If a partner doesn’t respect your ethical boundaries, they don’t respect you.
7. They become defensive when you raise concerns
Healthy partnerships can weather honest conversations about problems.
Unhealthy partnerships implode when issues are addressed.
If your blogging partner responds to constructive feedback with anger, deflection, blame-shifting, or emotional manipulation, you’re seeing someone who can’t handle accountability.
Psychology research on conflict resolution shows that defensiveness is one of the primary predictors of relationship failure, whether personal or professional. People who can’t acknowledge mistakes or discuss problems productively will sabotage collaborations.
Trust requires the ability to have difficult conversations. If your partner shuts these down, the partnership is built on unstable ground.
8. They’re secretive about important partnership details
Transparency is non-negotiable in professional collaborations.
When a blogging partner is vague about contract terms, reluctant to put agreements in writing, evasive about financial arrangements, or withholds information you need to make informed decisions, they’re creating an environment where trust can’t exist.
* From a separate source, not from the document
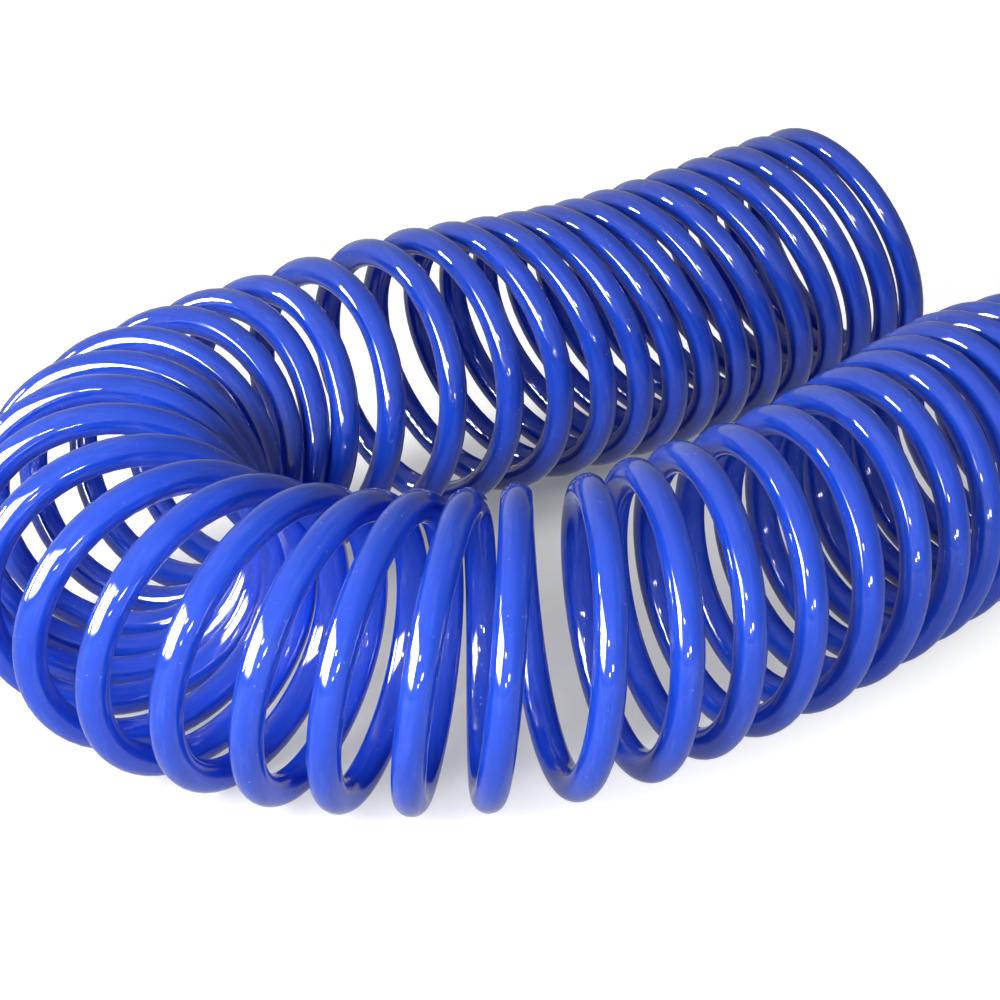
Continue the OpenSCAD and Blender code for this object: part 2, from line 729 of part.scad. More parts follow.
coupler_side() lock_ball(0);  // lock_ball_1
coupler_side() lock_ball(1);  // lock_ball_2
coupler_side() lock_ball(2);  // lock_ball_3
coupler_side() lock_ball(3);  // lock_ball_4
coupler_side() valve_poppet();
coupler_side() valve_seal();
coupler_side() valve_spring();
coupler_side() mouth_seal();
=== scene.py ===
import math
from collections import namedtuple

import bpy
import numpy as np
from mathutils import Matrix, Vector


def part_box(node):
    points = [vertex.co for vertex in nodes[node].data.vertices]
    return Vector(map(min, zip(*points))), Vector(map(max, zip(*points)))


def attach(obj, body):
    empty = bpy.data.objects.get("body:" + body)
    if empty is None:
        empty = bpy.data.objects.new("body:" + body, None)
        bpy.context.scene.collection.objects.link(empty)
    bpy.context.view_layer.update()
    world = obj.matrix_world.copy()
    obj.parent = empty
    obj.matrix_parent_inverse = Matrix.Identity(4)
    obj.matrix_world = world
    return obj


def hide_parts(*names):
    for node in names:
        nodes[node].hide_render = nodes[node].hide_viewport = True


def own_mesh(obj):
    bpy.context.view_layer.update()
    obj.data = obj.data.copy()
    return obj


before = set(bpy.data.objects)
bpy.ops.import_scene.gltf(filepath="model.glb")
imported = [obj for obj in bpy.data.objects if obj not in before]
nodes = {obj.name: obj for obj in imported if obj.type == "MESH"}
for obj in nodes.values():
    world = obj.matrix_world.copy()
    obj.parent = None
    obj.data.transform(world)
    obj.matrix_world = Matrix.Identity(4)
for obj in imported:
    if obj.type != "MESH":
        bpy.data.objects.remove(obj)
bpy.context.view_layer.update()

scene = bpy.context.scene
scene.view_settings.view_transform = "Standard"
TURN = 2 * np.pi
MM = 0.001

# ---------------------------------------------------------------- camera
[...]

Research on organizational trust shows that information-sharing is fundamental to collaborative success. Secrecy breeds suspicion, and suspicion destroys partnerships.
You deserve a partner who communicates openly about the details that affect both of you. If they’re hiding information, they’re hiding something problematic.
Final thoughts
Trust takes time to build, but red flags often appear early.
The bloggers who’ve built sustainable, successful partnerships are the ones who learned to recognize these warning signs and act on them. Your time, reputation, and creative energy are too valuable to waste on someone who can’t show up with integrity.
When you see these red flags, don’t explain them away or hope they’ll improve. People show you who they are through consistent patterns of behavior. Your job is to believe them and make decisions that protect your blogging career.
The right partnerships feel easy because they’re built on mutual respect, honest communication, and reliable follow-through. Anything less isn’t worth your investment.